══ DATA FOR THIS TASK ══
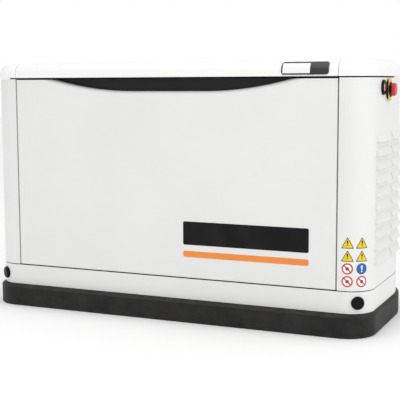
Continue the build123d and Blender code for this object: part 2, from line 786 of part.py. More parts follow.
with BuildPart() as starter_motor:
    rod((crank_x - 60, crank_y + 105 + 36, crank_height - 70), (1, 0, 0), 120, 35)
    rod((crank_x - 50, crank_y + 105 + 36, crank_height - 8), (1, 0, 0), 70, 20)
    block((crank_x - 45, crank_x + 15), (crank_y + 120, crank_y + 150), (crank_height - 45, crank_height - 20))
    block((crank_x - 40, crank_x + 10), (crank_y + 105, crank_y + 115), (crank_height - 100, crank_height - 65))
write_piece(starter_motor, "starter_motor")


# ---------------------------------------------------------------- alternator

with BuildPart() as alternator_frames:
    tube((stator_end, crank_y, crank_height), (1, 0, 0), 10, stator_radius, 60)
    tube((crank_x - case_half - 10, crank_y, crank_height), (1, 0, 0), 10, 112, 31)
    for strut in range(6):
        angle = math.radians(strut * 60 + 30)
        rod((stator_end + 10, crank_y + 96 * math.cos(angle), crank_height + 96 * math.sin(angle)),
            (1, 0, 0), crank_x - case_half - 20 - stator_end, 9)
    tube((stator_start - 10, crank_y, crank_height), (1, 0, 0), 10, stator_radius, 90)
    tube((stator_start - 10, crank_y, crank_height), (1, 0, 0), 10, 48, 31)
    for spoke in range(4):
        with BuildSketch(Plane(origin=(stator_start - 10, crank_y, crank_height), z_dir=(1, 0, 0))) as arm:
            with Locations(Rot(0, 0, spoke * 90 + 45) * Pos(70, 0, 0)):
                Rectangle(50, 22)
        extrude(arm.sketch, amount=10)
    cover_start = stator_start - 69
    tube((cover_start + 3, crank_y, crank_height), (1, 0, 0), 55.9, stator_radius - 6, stator_radius - 9)
    tube((cover_start, crank_y, crank_height), (1, 0, 0), 3, stator_radius - 6, 22)
    for slot in range(12):
        with BuildSketch(Plane(origin=(cover_start - 1, crank_y, crank_height), z_dir=(1, 0, 0))) as vent:
            with Locations(Rot(0, 0, slot * 30) * Pos(90, 0, 0)):
                SlotOverall(70, 12)
        extrude(vent.sketch, amount=5, mode=Mode.SUBTRACT)
write_piece(alternator_frames, "alternator_frames")

with BuildPart() as stator:
    tube((stator_start, crank_y, crank_height), (1, 0, 0), stator_length, stator_radius - 14,
         rotor_radius + 3)
write_piece(stator, "stator")

with BuildPart() as alternator_can:
    tube((stator_start, crank_y, crank_height), (1, 0, 0), stator_length, stator_radius, stator_radius - 14)
    for y in rail_y:
        block((stator_start + 20, stator_start + 90), (y - 28, y + 28), (feet_z, crank_height - 110))
    rod((stator_start, crank_y, crank_height), (1, 0, 0), stator_length, stator_radius - 14,
        mode=Mode.SUBTRACT)
write_piece(alternator_can, "alternator_can")

with BuildPart() as rotor:
    tube((stator_start + 12, crank_y, crank_height), (1, 0, 0), stator_length - 24, rotor_radius, shaft_radius)
    for slot in range(2):
        side = 1 - 2 * slot
        z_pair = sorted((crank_height + side * 62, crank_height + side * 100))
        block((stator_start, stator_end), (crank_y - 12, crank_y + 12), z_pair, mode=Mode.SUBTRACT)
    for start in (stator_start - 28, stator_start - 44):
        tube((start, crank_y, crank_height), (1, 0, 0), 10, 27, shaft_radius)
write_piece(rotor, "rotor")


# ---------------------------------------------------------------- mounting of the set

rail_start = stator_start - 20
rail_end = crank_x + case_half + 30
mount_x = (stator_start + 55, crank_x - 55, crank_x + 55)

with BuildPart() as rubber_mounts:
    for y in rail_y:
        for x in mount_x:
            rod((x, y, tray_floor_top + rail_height), (0, 0, 1), mount_height, 20)
write_piece(rubber_mounts, "rubber_mounts")


# ---------------------------------------------------------------- divider, muffler and exhaust

muffler_x = (divider_x + 42, divider_x + 182)
muffler_y = (-170.0, 150.0)
muffler_z = (120.0, 300.0)
port_z = 330.0

corner_run = max(0.0, divider_x + 20 - half_body + rear_corner_radius)
inner_radius = rear_corner_radius - flange_width
divider_rear = rear - rear_corner_radius + (inner_radius ** 2 - corner_run ** 2) ** 0.5 - 2

with BuildPart() as divider_wall:
    block((divider_x, divider_x + sheet), (front + 34, divider_rear), (tray_floor_top, panel_top - 8))
    for edge_y in (front + 34, divider_rear - 20):
        block((divider_x + sheet, divider_x + 20), (edge_y, edge_y + 20),
              (tray_floor_top, tray_floor_top + sheet))
    for y in (-95.0, 95.0):
        rod((divider_x - 5, crank_y + y, port_z + 60), (1, 0, 0), 20, 30, mode=Mode.SUBTRACT)
    rod((divider_x - 5, crank_y, crank_height), (1, 0, 0), 20, 62, mode=Mode.SUBTRACT)
write_piece(divider_wall, "divider_wall")

with BuildPart() as muffler:
    block(muffler_x, muffler_y, muffler_z)
    fillet(muffler.edges().filter_by(Axis.Y), 45)
    fillet(muffler.faces().sort_by(Axis.Y)[0].edges(), 10)
    fillet(muffler.faces().sort_by(Axis.Y)[-1].edges(), 10)
    rod((muffler_x[1] - 40, -20, muffler_z[0] + 60), (1, 0, 0), 62, 24)
    rod((muffler_x[1] - 30, -20, muffler_z[0] + 60), (1, 0, 0), 62, 21, mode=Mode.SUBTRACT)
write_piece(muffler, "muffler")

gather_x = (muffler_x[0] + muffler_x[1]) / 2
with BuildPart() as exhaust_pipes:
    for lean, shift in banks:
        head_plane = bank_plane(lean, shift + fin_half - 6, deck + head_height / 2)
        port = head_plane.origin + Vector(0, lean * 30, -30)
        drop_y = crank_y + lean * 95
        route_points = (
            (port.X, port.Y, port.Z),
            (port.X + 45, port.Y, port.Z),
            (divider_x - 10, drop_y, port_z + 60),
            (gather_x, drop_y, port_z + 60),
            (gather_x, drop_y, muffler_z[1]),
        )
        with BuildLine() as route:
            FilletPolyline(*route_points, radius=(24, 24, 34))
        with BuildSketch(Plane(origin=route_points[0], z_dir=(1, 0, 0))) as pipe_section:
            Circle(17)
            Circle(14.5, mode=Mode.SUBTRACT)
        sweep(pipe_section.sketch, path=route.line)
write_piece(exhaust_pipes, "exhaust_pipes")


# ---------------------------------------------------------------- battery and fuel

battery_x = (-half_body + 46.0, -half_body + 254.0)
battery_y = (front + 93.0, front + 266.0)
battery_z = tray_floor_top + 24
battery_height = 172.0

with BuildPart() as battery:
    block((battery_x[0], battery_x[1]), battery_y, (battery_z, battery_z + battery_height))
    fillet(battery.edges().filter_by(Axis.Z), 5)
    block((battery_x[0] - 1, battery_x[1] + 1), (battery_y[0] - 1, battery_y[0] + 40),
          (battery_z + battery_height - 22, battery_z + battery_height + 1), mode=Mode.SUBTRACT)
    for x in (battery_x[0] + 30, battery_x[1] - 30):
        rod((x, battery_y[0] + 20, battery_z + battery_height - 21.9), (0, 0, 1), 18, 9)
write_piece(battery, "battery")

regulator_x = -half_body + 190.0
regulator_y = 120.0
with BuildPart() as fuel_regulator:
    rod((regulator_x, regulator_y, gas_z - 30), (0, 0, 1), 26, 52)
    rod((regulator_x, regulator_y, gas_z - 4), (0, 0, 1), 8, 58)
    rod((regulator_x, regulator_y, gas_z + 4), (0, 0, 1), 26, 48)
    fillet(fuel_regulator.faces().sort_by(Axis.Z)[-1].edges(), 10)
    block((regulator_x - 30, regulator_x + 68), (regulator_y - 18, regulator_y + 18), (gas_z - 18, gas_z + 18))
    rod((regulator_x, regulator_y, gas_z + 30), (0, 0, 1), 18, 12)
write_piece(fuel_regulator, "fuel_regulator")

gas_points = (
    (regulator_x + 68, regulator_y, gas_z),
    (gas_x, regulator_y, gas_z),
    (gas_x, rear + 17, gas_z),
)
with BuildPart() as gas_inlet_pipe:
    with BuildLine() as route:
        FilletPolyline(*gas_points, radius=38)
    with BuildSketch(Plane(origin=gas_points[0], z_dir=(1, 0, 0))):
        Circle(gas_pipe_radius)
        Circle(gas_pipe_bore, mode=Mode.SUBTRACT)
    sweep()
    tube((gas_x, rear, gas_z), (0, 1, 0), 4, gas_pipe_radius + 8, gas_pipe_radius - 1)
write_piece(gas_inlet_pipe, "gas_inlet_pipe")

hose_z = mixer_z + 30
hose_points = (
    (regulator_x, regulator_y, gas_z + 48),
    (regulator_x, regulator_y, hose_z),
    (regulator_x + 110, crank_y, hose_z),
    (crank_x - 52, crank_y, hose_z),
)
with BuildPart() as fuel_hose:
    with BuildLine():
        FilletPolyline(*hose_points, radius=(60, 90))
    with BuildSketch(Plane(origin=hose_points[0], z_dir=(0, 0, 1))):
        Circle(10)
    sweep()
write_piece(fuel_hose, "fuel_hose")


# ---------------------------------------------------------------- controls

control_x = (-half_body + 62.0, -half_body + 262.0)
control_y = (front + 52.0, front + 190.0)
control_z = (430.0, 640.0)
fascia_y = control_y[0]

with BuildPart() as control_box:
    block(control_x, control_y, control_z)
    fillet(control_box.edges().filter_by(Axis.Y), 4)
    block((control_x[0] + sheet, control_x[1] - sheet), (control_y[0] - 1, control_y[1] - sheet),
          (control_z[0] + sheet, control_z[1] - sheet), mode=Mode.SUBTRACT)
write_piece(control_box, "control_box")

screen_x = (control_x[0] + 50, control_x[1] - 50)
screen_z = (control_z[1] - 82, control_z[1] - 32)
button_z = control_z[0] + 52
button_x = [(control_x[0] + control_x[1]) / 2 + step * 46 for step in (-1, 0, 1)]
button_radius = 11.0
button_travel = 2.0

with BuildPart() as controller_fascia:
    block(control_x, (fascia_y - 8, fascia_y), control_z)
    fillet(controller_fascia.faces().sort_by(Axis.Y)[0].edges(), 3)
    block(screen_x, (fascia_y - 9, fascia_y - 4), screen_z, mode=Mode.SUBTRACT)
    for x in button_x:
        rod((x, fascia_y + 1, button_z), (0, -1, 0), 12, button_radius + 0.4, mode=Mode.SUBTRACT)
write_piece(controller_fascia, "controller_fascia")

for x, mode_name in zip(button_x, ("auto", "off", "manual")):
    with BuildPart() as button:
        rod((x, fascia_y + 3, button_z), (0, -1, 0), 15, button_radius)
        fillet(button.faces().sort_by(Axis.Y)[0].edges(), 2)
    write_piece(button, f"{mode_name}_button")

breaker_x = (control_x[1] + 14, control_x[1] + 74)
breaker_z = (control_z[0] + 30, control_z[0] + 160)
breaker_swing = 50.0
pivot_y = control_y[0] + 26
pivot_z = (breaker_z[0] + breaker_z[1]) / 2

with BuildPart() as main_breaker:
    block(breaker_x, (control_y[0] + 14, control_y[0] + 84), breaker_z)
    fillet(main_breaker.faces().sort_by(Axis.Y)[0].edges(), 2)
    block((breaker_x[0] + 20, breaker_x[1] - 20), (control_y[0] + 13, control_y[0] + 44),
          (pivot_z - 28, pivot_z + 28), mode=Mode.SUBTRACT)
    rod((breaker_x[0] + 12, pivot_y, pivot_z), (1, 0, 0), 36, 3 + running_clearance, mode=Mode.SUBTRACT)
write_piece(main_breaker, "main_breaker")

with BuildPart() as breaker_handle:
    rod((breaker_x[0] + 20.5, pivot_y, pivot_z), (1, 0, 0), 19, 9)
    rod((breaker_x[0] + 14, pivot_y, pivot_z), (1, 0, 0), 32, 3)
    with Locations(Location((breaker_x[0] + 30, pivot_y, pivot_z), (-breaker_swing / 2, 0, 0))):
        Box(15, 30, 12, align=(Align.CENTER, Align.MAX, Align.CENTER))
write_piece(breaker_handle, "breaker_handle")

# ---------------------------------------------------------------- rails, stands and battery tray

with BuildPart() as support_frame:
    for y in rail_y:
        block((rail_start, rail_end), (y - 22, y + 22), (tray_floor_top, tray_floor_top + rail_height))
        block((rail_start - 1, rail_end + 1), (y - 19, y + 19),
              (tray_floor_top - 1, tray_floor_top + rail_height - 3), mode=Mode.SUBTRACT)
    for y in (-130.0, 90.0):
        block((muffler_x[0] + 45, muffler_x[1] - 45), (y, y + 30), (tray_floor_top, muffler_z[0]))
        block((muffler_x[0] + 48, muffler_x[1] - 48), (y - 1, y + 31), (tray_floor_top + 3, muffler_z[0] - 3),
              mode=Mode.SUBTRACT)
    block((battery_x[0] - 5, battery_x[1] + 5), (battery_y[0] - 5, battery_y[1] + 5),
          (tray_floor_top, battery_z + 22))
    block((battery_x[0] - 2, battery_x[1] + 2), (battery_y[0] - 2, battery_y[1] + 2),
          (battery_z, battery_z + 23), mode=Mode.SUBTRACT)
    block((regulator_x - 30, regulator_x + 30), (regulator_y - 30, regulator_y + 30),
          (tray_floor_top, tray_floor_top + 3))
    rod((regulator_x, regulator_y, tray_floor_top), (0, 0, 1), gas_z - 30 - tray_floor_top, 9)
    post_y = battery_y[1] + 10
    for x in (control_x[0] + 12, control_x[1] - 36):
        block((x, x + 24), (post_y, post_y + sheet), (tray_floor_top, control_z[1] - 10))
        block((x, x + 24), (control_y[1], post_y), (control_z[1] - 30, control_z[1] - 10))
        block((x, x + 24), (control_y[1], post_y), (control_z[0] + 10, control_z[0] + 30))
    block((control_x[1], breaker_x[0]), (control_y[0] + 40, control_y[0] + 60), breaker_z)
write_piece(support_frame, "support_frame")
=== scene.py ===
"""Looks of the home standby generator: finishes for every part, labels, screws and studio light.

Metres, +Z up.  The origin is the centre of the pad's underside and the front faces -Y.
"""

import json
import math

import bmesh
import bpy
from mathutils import Matrix, Vector


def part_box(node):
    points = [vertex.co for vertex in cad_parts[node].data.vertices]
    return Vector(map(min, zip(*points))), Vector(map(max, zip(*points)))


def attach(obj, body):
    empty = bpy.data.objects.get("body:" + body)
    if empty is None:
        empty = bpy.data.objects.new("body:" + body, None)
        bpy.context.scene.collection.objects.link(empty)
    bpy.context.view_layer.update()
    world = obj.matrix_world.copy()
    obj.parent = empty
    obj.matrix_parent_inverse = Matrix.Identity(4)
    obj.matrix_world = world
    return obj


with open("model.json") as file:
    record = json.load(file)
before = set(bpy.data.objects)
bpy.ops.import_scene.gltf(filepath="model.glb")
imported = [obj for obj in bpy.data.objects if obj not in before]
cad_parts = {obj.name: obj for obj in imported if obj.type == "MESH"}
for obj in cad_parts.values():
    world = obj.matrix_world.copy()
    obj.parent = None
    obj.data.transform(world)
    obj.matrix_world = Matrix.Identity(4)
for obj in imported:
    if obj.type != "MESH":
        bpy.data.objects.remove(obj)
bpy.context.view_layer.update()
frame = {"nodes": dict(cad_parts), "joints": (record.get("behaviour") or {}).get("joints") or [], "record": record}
nodes = frame["nodes"]


# ---------------------------------------------------------------- places taken from the cabinet

tray_low, tray_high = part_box("base_tray")
badge_low, badge_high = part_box("lid_badge")
rear_low, rear_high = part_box("rear_panel")
fascia_low, fascia_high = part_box("controller_fascia")

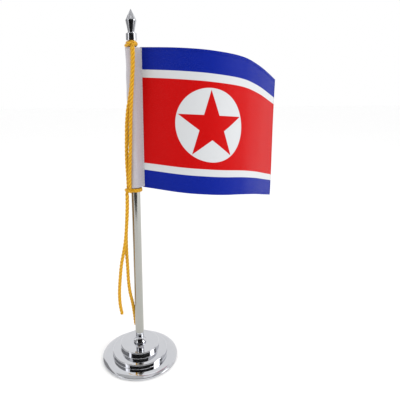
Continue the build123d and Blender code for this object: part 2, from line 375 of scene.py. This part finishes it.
# ---------------------------------------------------------------- flag
hoist = 141.7
panel_length = 200.0
panel_start = -1.4  # the print's first millimetres are caught in the seam
sleeve_top = 342.5
plan = [
    (9.3, 1.1), (23.4, -7.3), (36.6, -15.0), (50.5, -20.8), (64.5, -23.4), (79.0, -22.9),
    (93.5, -18.9), (106.3, -11.9), (118.8, -1.6), (135.4, 17.5), (151.5, 38.0), (167.3, 59.0),
]
top_line = [
    (4.0, 343.1), (36.6, 341.8), (64.5, 339.9), (79.0, 338.4), (93.5, 336.6), (106.3, 334.6),
    (118.8, 331.6), (135.4, 325.7), (151.5, 318.7), (172.0, 309.6),
]


def along(points, x):
    """Height of a line of (x, z) points at x."""
    for a, b in zip(points, points[1:]):
        if x <= b[0]:
            return a[1] + (b[1] - a[1]) * (x - a[0]) / (b[0] - a[0])
    return points[-1][1]


plan_line = smooth_line(plan, 24)
plan_length = [0.0]
for before, after in zip(plan_line, plan_line[1:]):
    plan_length.append(plan_length[-1] + (after - before).length)
top_smooth = [tuple(p) for p in smooth_line(top_line, 24)]


def plan_at(s):
    """Place and direction in plan at length s along the flag, in millimetres."""
    for i in range(1, len(plan_line)):
        if plan_length[i] >= s or i == len(plan_line) - 1:
            u = (s - plan_length[i - 1]) / (plan_length[i] - plan_length[i - 1])
            place = plan_line[i - 1].lerp(plan_line[i], min(u, 1.0))
            return place, (plan_line[i] - plan_line[i - 1]).normalized()


blue_top, white_top, red_band, white_low = 21.2, 7.7, 86.5, 7.3
disc_s, disc_t, disc_r = 72.8, 71.3, 36.6
star_s, star_t, star_r, star_turn = 72.9, 71.8, 35.6, radians(-2)
hem = 3.4
hem_rise = 0.3  # width over which a hem's step rises


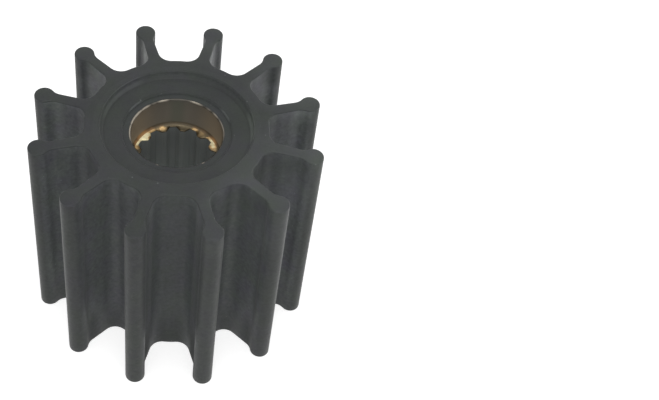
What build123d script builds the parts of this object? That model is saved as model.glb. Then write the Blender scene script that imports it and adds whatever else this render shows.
═══
Check each line of the records above for "Identity", and copy those that have it.

PROBLEM SOLUTION »
    obj.matrix_parent_inverse = Matrix.Identity(4)
    obj.matrix_world = Matrix.Identity(4)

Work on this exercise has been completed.